Monday, February 11, 2008

I love TV

You know those people who endlessly watch, eat and breathe movies? Well that's me with TV. Love it. I enjoy nothing more than picking up a full season on DVD and tearing through the sucker in a day. You may find this hard to believe given my rippling physique and inability to see objects four feet away, but I spend a lot of time on the couch watching a shiny screen.

If I woke up tomorrow and my legs had been replaced with a beanbag-like structure containing drink and chip holders, I'd see that as evolution.

The weird thing is, I watch a lot of television shows, but I never watch television broadcasts. With the exception of the ocassional jaunt onto the trashy Reality TV highway, there's really nothing being broadcast here that I want to watch.

That's a pretty damning call from a guy who believes TV has overtaken cinema as the premiere medium for visual storytelling.

Australian TV sucks. Television stations treat their audience like idiots by dripfeeding them US shows that are months out of date. When they screen something within a month of the US broadcast they champion it as a marvel of customer service. They refuse to invest in local programming. They hamstring any technology that may improve the medium. Digital TV languishes in mediocrity as they block multichanelling. TiVO is coming to Australia next year, but will be supported by next to no channels and thus will be a shadow of its US counterpart.
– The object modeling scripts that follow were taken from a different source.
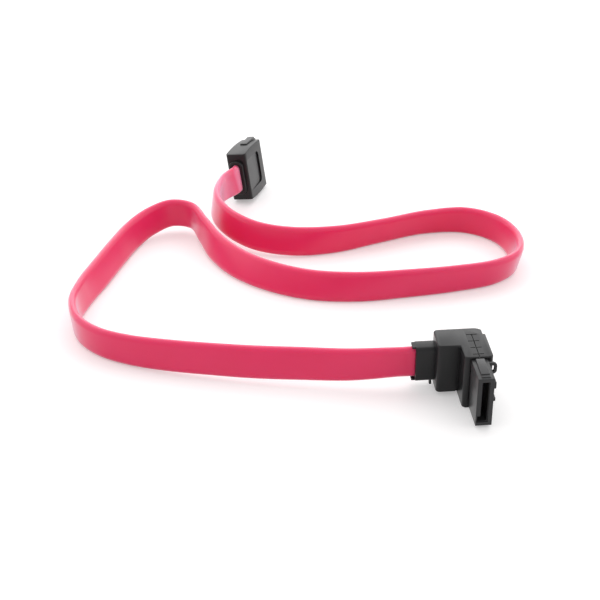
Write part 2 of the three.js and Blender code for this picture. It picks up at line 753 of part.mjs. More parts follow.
const straightNose = connector("straight", STRAIGHT_RAIL_HEIGHT, false);
straightNose.position.set(0, STRAIGHT_MATING_Y, 0);
straightPlug.add(
  named("straight_plug_moulding", straightMoulding(wireWays(straightPlug, jacketEnd - CUT_OVER, wireEnd)), MOULDING_BLACK),
  straightNose,
);

const cable = new THREE.Group();
cable.add(named("cable_jacket", jacketGeometry(), JACKET_PINK));
PAIR_OFFSETS.forEach((offset, index) => {
  const name = `wire_pair_${index + 1}`;
  cable.add(named(name, swept(pairSection(offset, 0), path, 0, wireEnd), FOIL));
});

const group = new THREE.Group();
group.add(anglePlug, cable, straightPlug);

export default group;
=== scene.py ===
"""A flat pink serial data cable on a white table, with a right-angle plug and a straight plug."""

import math

import bmesh
import bpy
from mathutils import Matrix, Vector


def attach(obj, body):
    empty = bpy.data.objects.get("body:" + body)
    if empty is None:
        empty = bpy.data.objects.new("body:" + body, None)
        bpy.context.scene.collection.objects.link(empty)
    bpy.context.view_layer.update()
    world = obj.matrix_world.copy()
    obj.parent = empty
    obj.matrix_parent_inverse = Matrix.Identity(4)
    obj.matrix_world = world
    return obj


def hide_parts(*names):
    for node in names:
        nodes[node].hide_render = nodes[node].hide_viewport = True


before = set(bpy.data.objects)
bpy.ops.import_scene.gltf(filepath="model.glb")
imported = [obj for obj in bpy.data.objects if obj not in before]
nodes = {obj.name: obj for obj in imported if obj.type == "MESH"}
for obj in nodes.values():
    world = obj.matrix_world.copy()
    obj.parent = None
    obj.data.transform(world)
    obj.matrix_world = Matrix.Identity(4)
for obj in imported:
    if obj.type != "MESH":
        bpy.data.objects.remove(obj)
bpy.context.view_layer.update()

# Camera: it stands in front of the loop and looks down on it, with a long lens as for a product picture.
# Its place, pitch and lens are those that bring the plug's known size over the plug in the photograph.
LOOK_DOWN = math.radians(30.8)
CAMERA_PLACE = Vector((-0.0133, -0.3735, 0.218))
LENS = 88.4
SENSOR = 36
NEAREST_SEEN = 0.01

camera = bpy.data.objects.new("camera", bpy.data.cameras.new("camera"))
camera.data.lens = LENS
camera.data.sensor_width = SENSOR
camera.data.clip_start = NEAREST_SEEN
camera.location = CAMERA_PLACE
camera.rotation_euler = (math.pi / 2 - LOOK_DOWN, 0, 0)
bpy.context.collection.objects.link(camera)
bpy.context.scene.camera = camera

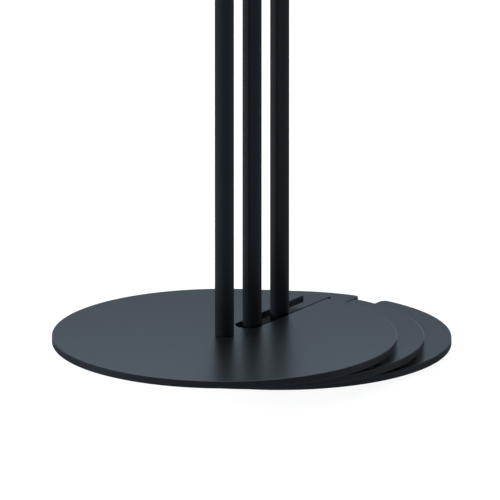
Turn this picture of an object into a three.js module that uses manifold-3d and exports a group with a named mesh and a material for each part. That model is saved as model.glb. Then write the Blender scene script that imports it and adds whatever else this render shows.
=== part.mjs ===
// Three identical coat racks, nested on one another for storage.
//
// Each rack is a round steel base plate on four rubber feet, with a two-section pole at its centre
// and three hook rods at the top. A radial slot, open at the rim, lets the poles of the racks below
// stand inside the plate, so each rack slides off the stack in the -Y direction. All slots open
// towards +Y, and the hook rods lie across the slots, so that they clear their neighbours.
//
// Frame: millimetres, +Z up, origin on the floor under the middle of the stack.
import * as THREE from "three";
import { mergeVertices } from "three/addons/utils/BufferGeometryUtils.js";
import Module from "manifold-3d";

// ---- Driving dimensions ----
const RACK_NAMES = ["bottom", "middle", "top"];
const RACK_PITCH = 59; // from one pole's axis to the next
const RACK_HEIGHT = 1650; // one rack alone, floor to top
const FIT_GAP = 0.3; // left between pieces that touch

const POLE_DIAMETER = 22.2;
const POLE_WALL = 1.2;
const POLE_JOINT_HEIGHT = 830; // where the two pole sections meet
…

Because of all this, much of the television I watch is in blocks. Watching shows in one 45 minute block a week is virtually a thing of the past. I'm watching movies. Twelve hour movies. There's a lot of scope there. It's a robust storytelling medium. Having been exposed to that for so long, it shows the cracks in traditional films. The shorthand they're forced to use. There's little time to grow with the characters.

That doesn't invalidate film as a medium by any means. It's just my preference. Print journalists adhere to different guidelines as those operating on radio. Both have obvious value.

I'm in it for the long haul though. It's TV all the way.

This was supposed to be a paragraph-long intro so I could outline some of the shows I'm enjoying at the moment, but my love of the medium shines through, as does my inability to keep things concise.

I'm sure I'll get into some actual programs later, if I can turn off the TV.

4 comments:

Anonymous said...

I am also really annoyed by the water marks used by the free-to-air networks.
It was the beginning of what I soon realised was a souring relationship between myself and TV.
And so much of it is absolute crap, but when there's good stuff on, the networks do indeed treat its viewers poorly, with poor timing, constant ad interruptions, and I really -- I mean really -- loath cross-TV promotions. But that's what TV is all about -- giving you stuff you love to hate!

Anonymous said...

HBO shows like Deadwood and Rome are better than films, sadly the budget is smaller so usually they dont last as long as some one camera sitcoms which drag out for ten years. (My opinion, all good written shows have from 5-7 years of good in them. After that it becomes trash. Look at the X-Files. Both Buffy and Star Trek went for that long..)

That said, I think Aussie broadcasters are starting to realise their long delays hurt them with TV downloads being so easy these days. Sadly with the WGA Strike the only good place to get TV at the moment has been the UK. Shows like Torchwood, Ashes To Ashes and Primeval are my favourites at the moment. For US shows, I'd suggest Pushing Daisies. Think of Dead Like Me mixed with the styles of Tim Burton (he's not involved, just feels like him).

sdelatovic said...

Pushing Daisies is great.

Rome held my interest for a while but faded, and I never found interest in Deadwood.

Aussie TV stations are starting to figure out that TV downloads are hurting them. Sadly, their reactive, wait-until-the-last-minute actions leave their apathy for their audience transparent.

They could have been innovators. Now they're another industry cowering under the internet explosion they ignored until it was too late.

Anonymous said...

Good example - Underbelly. Because of the legal troubles with some cases or something, the show is not being aired in Victoria tonight. In this day and age, this is not certainly an issue.

I'm ashamed to say even if the show is on tv and its current, i'll usually download and watch it from the net, so I can watch it when I want to, and free of normal ads.